According to Rick Perry, being a Christian means being part of a very special and persecuted minority on whom no real demands are ever made.

Sunday, December 11, 2011

Resisting the urge to stage mom

This semester I've been directing two independent projects: one M.A. thesis and one undergraduate honors thesis. It's my first time directing a thesis of any sort, and though I've been a second reader on at least half a dozen--and in some cases got pretty intimately involved in the project--being this up-close and personal with another person's thought process has been interesting.

On the most basic level, it's hard to guide usefully without guiding too much, and it's hard not to be disappointed when a smart student nevertheless doesn't quite get what you're saying or go as far as you think he or she could go. I spent a lot of time talking ideas through with both students, trying to help them to recognize certain connections that they seemed to intuit but couldn't quite express--and in both cases it was mildly frustrating to lead them right up to an idea and not have them able to make the final leap on their own.

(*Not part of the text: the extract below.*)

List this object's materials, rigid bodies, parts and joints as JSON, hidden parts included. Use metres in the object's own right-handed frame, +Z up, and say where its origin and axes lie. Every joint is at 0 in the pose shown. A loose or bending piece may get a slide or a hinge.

That's fine, of course, and they both did some good work; when it comes right down to it, a thesis is more a skills-building exercise--a demonstration of growth and mastery--than something that needs to be lovely and perfect in itself. (God knows, this is how I came to see my own graduate seminar papers and to some extent my dissertation.)

So yes: it's satisfying to see students grow and improve and I certainly point out to mine the places where they've grown and improved and I tell them what I'm pleased with. But when you're interested in the project and you've got a restless, tinkering mind, it's hard to know what's good enough, or what's sufficient improvement, when it's somebody else's life and work.

Maybe this is what it feels like to be a parent.